Monday, January 26, 2015

Mittentalia

The Pantani looms large out there on the horizon, I reckon that's a hair under 3 weeks from 8 hours ago plus or minus 45 minutes or so.  As such, and in usual fashion, I've received plenty of feedback from the world at large regarding their individual preparations and sacrifices being made leading up to the big day.  
Sacrifices such as putting 40 cc tires and an XT derailleur with a 11-36 on your road bike.  Sam checked in with this one.  By my estimation, this is how most road bikes should be set up, pretty much year round.  But, when it comes to changing the world for the better, I'll accept my small place in the grand scheme, and at least February will be awesome.  

Also, not quite bike-related, but certainly requiring an enormous amount of sacrifice, Ellen checked in with a little teaser of the KOM prize-to-be.   You see, most years Mamma T dials up something warm and comfy for the winner of the KOM, usually pink.  But this year, she's been out of commission with a hurty paw, so Ellen stepped in and took the crochet needles by the proverbial throat, and she produced something that may or may not look like this:
crochet-shorts-schuyler-ellers-lord-von-schmitt-3
Like a mitten for your genitals.
Mittentalia.
I just made that up.
Snow, sunglasses, and model sold separately for your convenience.  But if you manage to get yourself over 3 of the 5 KOM summits first, you'll be a step closer to fashion nirvana (also known as Dyke, VA.)  So thanks for this Ellen.

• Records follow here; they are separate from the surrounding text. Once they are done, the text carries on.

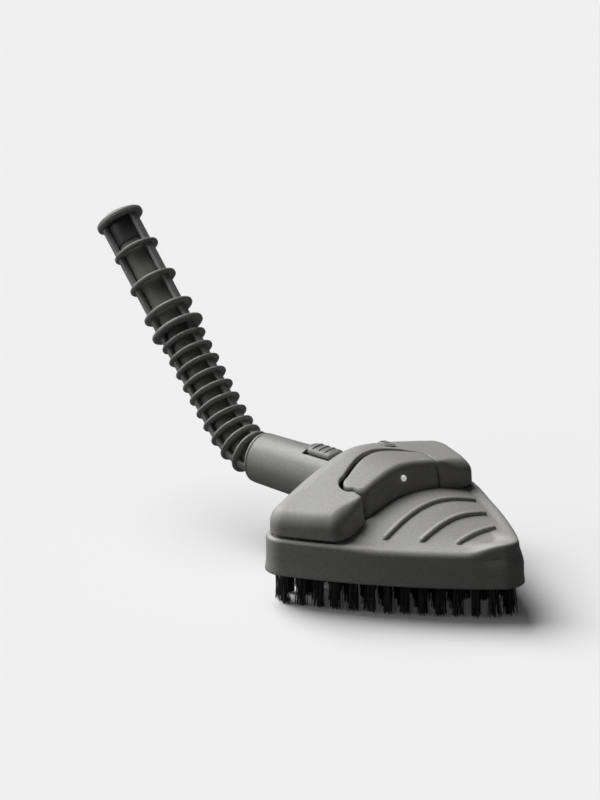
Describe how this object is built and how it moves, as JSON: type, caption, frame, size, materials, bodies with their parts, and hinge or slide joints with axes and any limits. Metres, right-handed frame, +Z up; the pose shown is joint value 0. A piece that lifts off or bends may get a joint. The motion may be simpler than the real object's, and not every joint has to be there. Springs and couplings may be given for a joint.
{
  "type": "triangular steam brush head",
  "caption": "Triangular carpet and upholstery brush head with bristles, a trigger lever, a neck tube and a flexible ribbed hose boot with a hose socket.",
  "frame": {"origin": "bottom of the middle bristle tuft, in the plane that the bristle tips stand on", "axes": "+X towards the nose of the triangular head, +Z up away from the floor, the neck tube runs along -X"},
  "size_m": [0.3294, 0.1526, 0.1635],
  "materials": {
    "shell_plastic": "fine spark texture, satin",
    "lever_plastic": "fine spark texture, satin",
    "button_plastic": "ridged, satin",
    "neck_plastic": "smooth satin",
    "boot_rubber": "moulded flexible, satin",
    "hose_rubber": "matt",
    "coupling_plastic": "satin",
    "bristle_nylon": "nylon filament",
    "plate_plastic": "moulded",
    "seal_rubber": "matt",
    "dot_plastic": "gloss white",
    "steel": "zinc plated",
    "brass": "turned"
  },
  "bodies": {
    "head": {"base_shell": "shell_plastic", "upper_cover": "shell_plastic", "brush_plate": "plate_plastic", "bristle_field": "bristle_nylon", "steam_nozzle": "brass", "plate_screw_1": "steel", "plate_screw_2": "steel", "plate_screw_3": "steel", "cover_screw_1": "steel", "cover_screw_2": "steel", "cover_screw_3": "steel", "cover_screw_4": "steel", "lever_pin": "steel", "valve_body": "brass", "valve_spring": "steel", "steam_pipe": "brass", "outlet_elbow": "brass", "neck_tube": "neck_plastic", "rim_ring": "neck_plastic", "hose_spigot": "brass", "button_spring": "steel"},
    "lever": {"trigger_lever": "lever_plastic", "indicator_dot": "dot_plastic"},
    "plunger": {"valve_plunger": "steel"},
    "lock": {"lever_lock": "lever_plastic"},
    "button": {"release_button": "button_plastic"},
    "boot_base": {"boot_base": "boot_rubber", "swivel_seal": "seal_rubber", "steam_hose": "hose_rubber"},
    "ring_01": {"boot_ring_01": "boot_rubber"},
    "ring_02": {"boot_ring_02": "boot_rubber"},
    "ring_03": {"boot_ring_03": "boot_rubber"},
    "ring_04": {"boot_ring_04": "boot_rubber"},
    "ring_05": {"boot_ring_05": "boot_rubber"},
    "ring_06": {"boot_ring_06": "boot_rubber"},
    "ring_07": {"boot_ring_07": "boot_rubber"},
    "ring_08": {"boot_ring_08": "boot_rubber"},
    "ring_09": {"boot_ring_09": "boot_rubber"},
    "ring_10": {"boot_ring_10": "boot_rubber"},
    "cuff": {"boot_cuff": "boot_rubber", "hose_coupling": "coupling_plastic"}
  },
  "joints": [
    {"name": "lever_press", "type": "hinge", "parent": "head", "child": "lever", "pos_m": [-0.0215, 0, 0.0615], "axis": [0, 1, 0], "range_deg": [0, 7], "stiffness_Nm_per_rad": 0.5, "springref_deg": -6.88},
    {"name": "plunger_push", "type": "slide", "parent": "head", "child": "plunger", "axis": [0, 0, -1], "range_m": [0, 0.0012], "deforming": ["valve_spring"]},
    {"name": "lock_slide", "type": "slide", "parent": "head", "child": "lock", "axis": [-1, 0, 0], "range_m": [0, 0.002]},
    {"name": "button_press", "type": "slide", "parent": "head", "child": "button", "axis": [0, 0, -1], "range_m": [0, 0.0018], "stiffness_N_per_m": 500, "springref_m": -0.001, "deforming": ["button_spring"]},
    {"name": "boot_swivel", "type": "hinge", "parent": "head", "child": "boot_base", "pos_m": [-0.11, 0, 0.0465], "axis": [-1, 0, 0], "range_deg": [-90, 90]},
    {"name": "bend_01", "type": "hinge", "parent": "boot_base", "child": "ring_01", "pos_m": [-0.11425, 0, 0.0465], "axis": [0, 0.9763, -0.2164], "range_deg": [-18.5, 3], "stiffness_Nm_per_rad": 2, "deforming": ["steam_hose"]},
    {"name": "bend_02", "type": "hinge", "parent": "ring_01", "child": "ring_02", "pos_m": [-0.12241, 0.00059, 0.04916], "axis": [0, 0.9763, -0.2164], "range_deg": [-11.5, 3], "stiffness_Nm_per_rad": 2},
    {"name": "bend_03", "type": "hinge", "parent": "ring_02", "child": "ring_03", "pos_m": [-0.12994, 0.00153, 0.05341], "axis": [0, 0.9763, -0.2164], "range_deg": [-8, 3], "stiffness_Nm_per_rad": 2},
    {"name": "bend_04", "type": "hinge", "parent": "ring_03", "child": "ring_04", "pos_m": [-0.1368, 0.00269, 0.05864], "axis": [0, 0.9763, -0.2164], "range_deg": [-5.5, 3], "stiffness_Nm_per_rad": 2},
    {"name": "bend_05", "type": "hinge", "parent": "ring_04", "child": "ring_05", "pos_m": [-0.14311, 0.00399, 0.06449], "axis": [0, 0.9763, -0.2164], "range_deg": [-7, 7], "stiffness_Nm_per_rad": 2},
    {"name": "bend_06", "type": "hinge", "parent": "ring_05", "child": "ring_06", "pos_m": [-0.14942, 0.00528, 0.07033], "axis": [0, 0.9763, -0.2164], "range_deg": [-7, 7], "stiffness_Nm_per_rad": 2},
    {"name": "bend_07", "type": "hinge", "parent": "ring_06", "child": "ring_07", "pos_m": [-0.15573, 0.00658, 0.07618], "axis": [0, 0.9763, -0.2164], "range_deg": [-7, 7], "stiffness_Nm_per_rad": 2},
    {"name": "bend_08", "type": "hinge", "parent": "ring_07", "child": "ring_08", "pos_m": [-0.16204, 0.00788, 0.08203], "axis": [0, 0.9763, -0.2164], "range_deg": [-7, 7], "stiffness_Nm_per_rad": 2},
    {"name": "bend_09", "type": "hinge", "parent": "ring_08", "child": "ring_09", "pos_m": [-0.16835, 0.00917, 0.08787], "axis": [0, 0.9763, -0.2164], "range_deg": [-7, 7], "stiffness_Nm_per_rad": 2},
    {"name": "bend_10", "type": "hinge", "parent": "ring_09", "child": "ring_10", "pos_m": [-0.17466, 0.01047, 0.09372], "axis": [0, 0.9763, -0.2164], "range_deg": [-7, 7], "stiffness_Nm_per_rad": 2},
    {"name": "bend_11", "type": "hinge", "parent": "ring_10", "child": "cuff", "pos_m": [-0.18079, 0.01173, 0.0994], "axis": [0, 0.9763, -0.2164], "range_deg": [-7, 7], "stiffness_Nm_per_rad": 2}
  ],
  "couplings": [
    {"joint": "plunger_push", "follows": "lever_press", "m_per_rad": 0.0087}
  ]
}
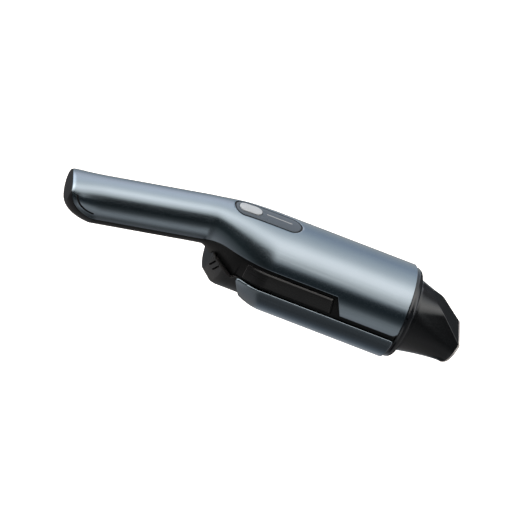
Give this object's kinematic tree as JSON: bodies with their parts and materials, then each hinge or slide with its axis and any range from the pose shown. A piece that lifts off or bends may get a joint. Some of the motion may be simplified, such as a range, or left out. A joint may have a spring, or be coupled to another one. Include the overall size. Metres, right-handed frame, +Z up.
{
  "type": "cordless handheld vacuum cleaner",
  "caption": "Cordless handheld vacuum: round barrel with removable dust cup, wide slanted nozzle and a straight handle angled down behind it.",
  "frame": {"origin": "middle of the flat under the barrel, which the vacuum rests on", "axes": "+X along the barrel towards the nozzle, +Z up, +Y to the left"},
  "size_m": [0.3472, 0.08, 0.0797],
  "materials": {
    "shell_blue": "metallic satin steel-blue coating",
    "black_plastic": "fine moulded texture",
    "panel_gloss": "smooth",
    "black_rubber": "matte",
    "button_grey": "satin",
    "lens_white": "translucent light pipe",
    "circuit_board": "solder mask",
    "cell_wrap": "shrink sleeve",
    "steel": "plain",
    "magnet": "sintered",
    "brass_parts": "plain",
    "copper_winding": "wound core",
    "fan_plastic": "moulded",
    "grey_plastic": "moulded",
    "foam": "open-cell foam",
    "lever_gloss": "satin gloss",
    "cup_smoke": "smoked clear",
    "ring_gloss": "gloss",
    "filter_paper": "pleated paper",
    "mesh_steel": "woven mesh",
    "nozzle_gloss": "high gloss"
  },
  "bodies": {
    "body": {"upper_shell": "shell_blue", "lower_shell": "shell_blue", "handle_frame": "black_plastic", "barrel_frame": "black_plastic", "rear_cover": "black_plastic", "handle_end_cap": "black_plastic", "usb_socket": "steel", "charge_board": "circuit_board", "handle_screws": "steel", "control_panel": "panel_gloss", "panel_gasket": "black_rubber", "tact_switch": "black_plastic", "indicator_lens": "lens_white", "indicator_leds": "lens_white", "control_board": "circuit_board", "battery_cell_left": "cell_wrap", "battery_cell_right": "cell_wrap", "battery_holder": "black_plastic", "nickel_strips": "steel", "motor_can": "steel", "motor_magnets": "magnet", "motor_end_bell": "black_plastic", "motor_terminals": "brass_parts", "motor_screws": "steel", "motor_rubber_ring": "black_rubber", "front_bearing": "steel", "rear_bearing": "steel", "fan_housing": "grey_plastic", "fan_shroud": "grey_plastic", "bulkhead": "black_plastic", "cup_seal": "black_rubber", "exhaust_foam": "foam"},
    "button": {"power_button": "button_grey"},
    "rotor": {"motor_shaft": "steel", "rotor_core": "copper_winding", "commutator": "brass_parts", "impeller": "fan_plastic"},
    "left_lever": {"left_release_lever": "lever_gloss"},
    "right_lever": {"right_release_lever": "lever_gloss"},
    "cup": {"dust_cup": "cup_smoke", "front_ring": "ring_gloss", "inlet_duct": "cup_smoke", "flap_pin": "steel"},
    "flap": {"inlet_flap": "black_rubber"},
    "filter": {"filter_frame": "black_plastic", "hepa_filter": "filter_paper", "filter_mesh": "mesh_steel"},
    "nozzle": {"nozzle": "nozzle_gloss", "nozzle_seal": "black_rubber"}
  },
  "joints": [
    {"name": "button_press", "type": "slide", "parent": "body", "child": "button", "axis": [0, 0, -1], "range_m": [0, 0.0008], "stiffness_N_per_m": 1500},
    {"name": "rotor_spin", "type": "hinge", "parent": "body", "child": "rotor", "pos_m": [-0.06, 0, 0.039], "axis": [1, 0, 0], "continuous": true},
    {"name": "left_lever_press", "type": "hinge", "parent": "body", "child": "left_lever", "pos_m": [-0.074, 0.036, 0.0424], "axis": [0, 0, -1], "range_deg": [0, 1.4], "stiffness_Nm_per_rad": 4},
    {"name": "right_lever_press", "type": "hinge", "parent": "body", "child": "right_lever", "pos_m": [-0.074, -0.036, 0.0424], "axis": [0, 0, 1], "range_deg": [0, 1.4], "stiffness_Nm_per_rad": 4},
    {"name": "cup_slide", "type": "slide", "parent": "body", "child": "cup", "axis": [1, 0, 0], "range_m": [0, 0.095]},
    {"name": "flap_hinge", "type": "hinge", "parent": "cup", "child": "flap", "pos_m": [0.0258, 0, 0.0556], "axis": [0, 1, 0], "range_deg": [0, 30]},
    {"name": "filter_twist", "type": "hinge", "parent": "cup", "child": "filter", "pos_m": [-0.024, 0, 0.039], "axis": [1, 0, 0], "range_deg": [0, 30]},
    {"name": "nozzle_pull", "type": "slide", "parent": "cup", "child": "nozzle", "axis": [1, 0, 0], "range_m": [0, 0.014]}
  ]
}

OK, so let's go ahead and get right to all of the noise about the Route, because I know that's what you're here for anyway, and that picture of the teenager in the knit mankini was just bonus.

The route will remain the same this year.  
I know, I lose all credibility and authority here, because I threatened that there'd be a longer, harder route due to Gordon and B-slow blowing the course away in under 3 hours last year.  But for a variety of reasons, which I'll expand upon below, I feel a change is not in order:

1)  I really don't have all that much credibility or authority in the first place.  The Pantani is her own beast these days, I'm just a puppet.  So no harm done.

2)  After 9 years, Charlie only just figured the route out, and it's my belief that - even if he gets dropped on the way up Brokenback - as long as he can just stay on course this year, he'll charge back up to B-slow and Qwadsworth by the finish line and blow their doors off coming back down Allen rd.  Changing the course would set him back another 9 years, and I just can't do that.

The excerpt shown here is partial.